Sometime after all this started I met with my friend Shane at a Taco Bell to discuss why he didn’t believe in God. He was only a few years younger than me, and there was something familiar in the way he couldn’t quite look up when he said God didn’t make any sense.
He asked me how I knew God was real. I asked him who else he’d talked to.
“Adam. Steve. Pastor.” I turned to stare out the window, stalling. If those guys couldn’t change his mind then what did I know? Through the glass I saw my car in the parking lot where half an hour before I had been praying out loud with my forehead on the steering wheel that this kid would hear God when so many other’s couldn’t. I saw the cars parked next to it, all bigger than mine and past the street I saw chimneys, then steeples and cellphone towers all built for people who never talked to each other.
Beyond all of that the sun was starting to set. The clouds were orange and pink in a way I’m convinced they can only be in Texas. It all looked like if you drank it up it would taste a lot like citrus.
“What did those guys say?”
“Adam said something about prophecies coming true, and Steve just said it felt right.”
“And Pastor?”
He didn’t answer, he just looked at the burrito still on his tray. I knew exactly what the Pastor said: everything he could. No one in this city could have said it better, but his whole argument fell apart when the hard-sell got to the last line. When you’re eighteen the last thing you want to hear is that it’s a matter of faith. He asked me again how I knew.
“I don’t know how I know, man.”
“Then why are you here?”
I was there because he looked just like I used to, angry and hopeless and scared wondering why anyone would want to believe something so foolish. I was there because I had been that sad before and that was why I prayed more for him in the last few months than anyone else I could think of.

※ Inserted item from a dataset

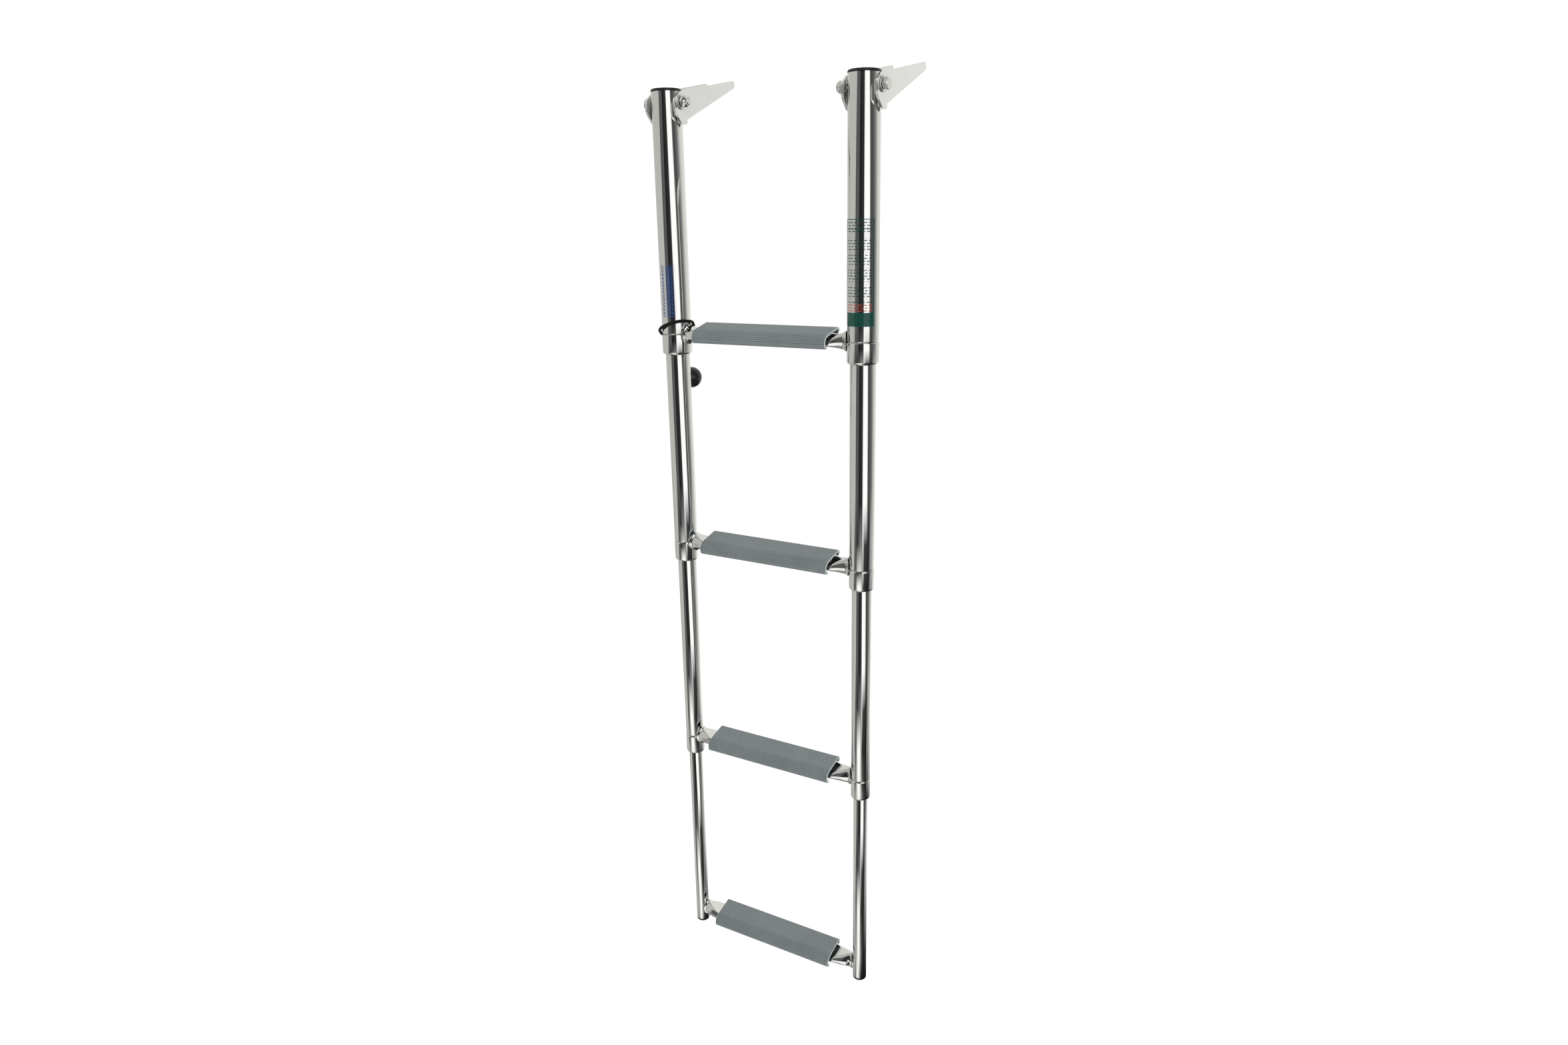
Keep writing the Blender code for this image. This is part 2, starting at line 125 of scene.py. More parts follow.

“Do you want God to exist?” I asked. He paused.
“Yeah.”
“Why?”
“Because I don’t like the idea of nothing after I’m dead.”
“So why don’t you believe it?”
“How can I believe in a God that won’t talk to me?”
I told him that God was trying to talk, that if he really listened he would hear but I knew as the words were coming out of my mouth that he’d heard it all before. His hands were resting on his knees, far away from each other. It’d been a long time since those fingers had come together.
“I want to hear his voice. He could do that, right? A big booming voice in my bedroom. He could do that if he’s really God.”
“Yeah, I mean he’s done it before.”
“Then why not for me?”
“I don’t think it works like that anymore.”
“Then how does it work, Chase? I need to know he’s there.”
I saw in him then a bit of Thomas, and in that I saw myself not long ago demanding the bloody palms on the table in front of me where I would poke my fingers through. And when I’d touched the wood on the other side I’d start for his ribs, then wave my hands around in the air checking for the fish wires just trying to find some reason to quit all of this so I could get on with my own life.
When I was younger I used to tell God that if he was what he said he was then he should just write a flaming message in the sky. Not anything poetic (a psalm would have been overkill), just a pragmatic “I’m here” in a serif font burning right over the tops of all the houses. Best around the time people get off work.
But now I wonder what we would really do if, in those moments, he did actually speak. What if we saw the pillar of fire or heard the booming subwoofer voice in our bedrooms? Would we fall to our knees and tremble or would we be like the men in the Bible who heard His voice and said, surely not. It must have only been thunder.
The thing about God is that He hides himself. And if God is hiding then we are playing seek, but not in a way that makes us lonely more in a way like children: laughing because we know our friend is out there somewhere, maybe curled up in the yard or buried beneath the towels in the cupboard. We’ll spend a whole afternoon searching every familiar hole and corner until we finally find the spot then explode with delight already counting with our hands over our eyes again so that the game can keep on going.
And this isn’t trivial. I think God knows this is something we enjoy--in fact He made us to enjoy it. Think about it. Isn’t there something really profound in the way a child never wants to stop playing the same old game? It’s only when we try to act like grownups that we lose that sense of joy and instead get frustrated at the effort involved in playing, or maybe the discrepancies in the rules. It’s when we think ourselves too mature that we get mad at a God who is hidden. Maybe that’s why Jesus told us to come to him like children.
But even still--if we’re really being honest--with every sleepless night and every shout of anger at a God who’s just out of sight I think we see the truth at least in glimpses. We see the perfect in His nature even if we can’t see His face: If God didn’t hide then men would call Him a tyrant.
God never did write anything with fire back then, but as I sat there with my friend and told him that story of my doubt, I looked out the window one more time and saw the sun still setting.
“That’s how I know.” I said, nodding at a horizon so bright you could barely keep looking. Then he got it.